# Scottish Stream Biotope/Wabi-Kusa



## FelixAvery (Jan 11, 2007)

Hey man (oh henry get off the phone)

I did this for our common room in school

























tank stats

60X20X22 cm
Small interpet internal filter - with purigen, sponge and eheim pro media
15w desklamp

it is basically a wabi-kusa
this is going to contain some wildcaught fishes from a stream and also wildcaught inverts

hope you likee


----------



## garuf (May 30, 2007)

thats loverly id be tempted to throw in a heater and some glowlight tetras though


----------



## FelixAvery (Jan 11, 2007)

heater wudent be needed i think
that light produces enough heat to keep the tank 24c


----------



## garuf (May 30, 2007)

oooo, arnt scottish fish going to hate that? surely theyd be comfier quiet a bit cooler?


----------



## FelixAvery (Jan 11, 2007)

probly but they will just hae tae cope ya bam
haggis FTW

or i might not be bothered cathing fish and just get some from work lol
maybe sae's or wcm?
any ideas, i just want ones that look natural


----------



## garuf (May 30, 2007)

hahaha "bam haggis"? i know bam means idiot but where does haggis fit into this 
how about panda corydoras dont know how many you'd be able to keep but theyd look good
or 3 spine stickle backs but i dont know how big they get off hand


----------



## Simoriax (Jul 13, 2005)

Go native.

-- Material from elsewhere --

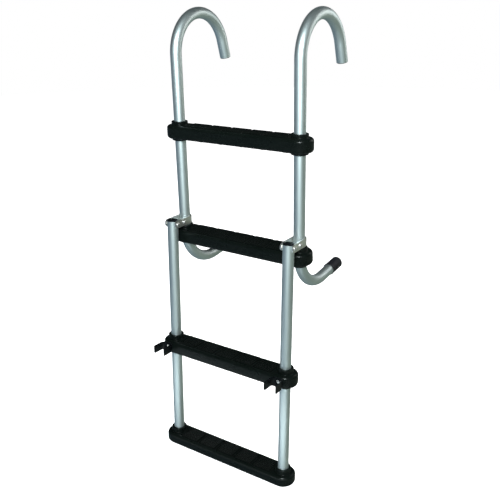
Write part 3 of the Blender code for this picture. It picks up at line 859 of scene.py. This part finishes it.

Not many scottish biotopes around here


----------



## FelixAvery (Jan 11, 2007)

lol garuf bam means someone whos just to much of a rebel 
simoriax, yeh i wanna go native but as garuf implied most fish will get huge
but i will try and catch some by "jilly jarring" 
jilly being the auld scottish word for jam
basically you put bredcrumbes in a empty jam jar wait untill fish swim in then yank it out the water

anyone got a good link to show me just what kinda fish live in scottish streams?


----------



## garuf (May 30, 2007)

not a link so much but a refrence, dont laugh, but childrens books on pond dipping will give you the most common types that are easily caught, my little sisters got one somewhere i dig it out and post up what i get for you (Y)


----------



## Matthew Mahling (Sep 4, 2005)

Looks grand Felix keep up the great work.


----------



## sandiegoryu (Feb 15, 2006)

awesome! I wish i had a stream nearby... Only plants I could use for wabi-kusa are from my aquarium and I'm trying to convert them to emersed form. My rotala rotundifolia is rotting at the tip :-(.


----------



## cody6766 (Mar 15, 2007)

If you're going to be near the stream for a long time you can always just catch and release as the fish out grow your tank. nice set up, btw


----------



## FelixAvery (Jan 11, 2007)

it probly wont matter much as i will only have the tank for the summer, then im going to be installing it in our common room probly with some shop bought fishes (all the guys want sharks and the girls want bettas lol)


----------



## SearunSimpson (Jun 5, 2007)

you should make that a corydora tank. I saw a tank set up just for Cories that was really shallow, just like that, almost a puddle-pond idea. Just maybe get some sorta of floating plant in that that could produce a little shade for the light sensitive cories. Nice, no doubt, but some cories would add a simple but beautiful touch. Peppers or Pandas I think, or bronze too.


----------



## FelixAvery (Jan 11, 2007)

thats a nice idea, i will consider that if i cant catch fish
are corydora sensetive to water temperature?
ie do they need warmer water?


----------



## garuf (May 30, 2007)

yeah corries dont like the cold i lost 2 albino ones in a power cut when the temp was about 20, youd only need a 25w heater for such a small amount of water, heater cables might even do it if you bury them in more sand (?)


----------



## FelixAvery (Jan 11, 2007)

looks like corys are out of the question then, i will probly just get some WCM


----------



## garuf (May 30, 2007)

id go for cories and just get a heater you could easily hide one behind that island?

and just what are wmc?


----------



## SearunSimpson (Jun 5, 2007)

they are WCMM, and it stands for White Cloud Mountain Minnow. The only thing I see being a problem with the WCM is that they are a schooling fish and like to swim alot. Would there be enough water for a species like that? They are definitely hardy enough for a tank like that, and temperature for sure, but the only concern now with them is space. If the wattage in the light was high enough and given the inside room temp, cories still might work, but they do need to be kept at a certain temp.


----------



## garuf (May 30, 2007)

if not corys how about one of these, http://www.axolotl.org/index.htm


----------



## SearunSimpson (Jun 5, 2007)

ewwww.....hahaha. I'd be scared of those crawling out or something


----------



## FelixAvery (Jan 11, 2007)

eww indeed, would fire belly newts work in this?
and if so what are the cons of keeping them i heard they are difficult?


----------



## fish_lover0591 (Nov 11, 2006)

http://www.centralpets.com/animals/reptiles/salamanders/sal2541.html

http://en.wikipedia.org/wiki/Chinese_Fire_Belly_Newt

those links should give you some info on them


----------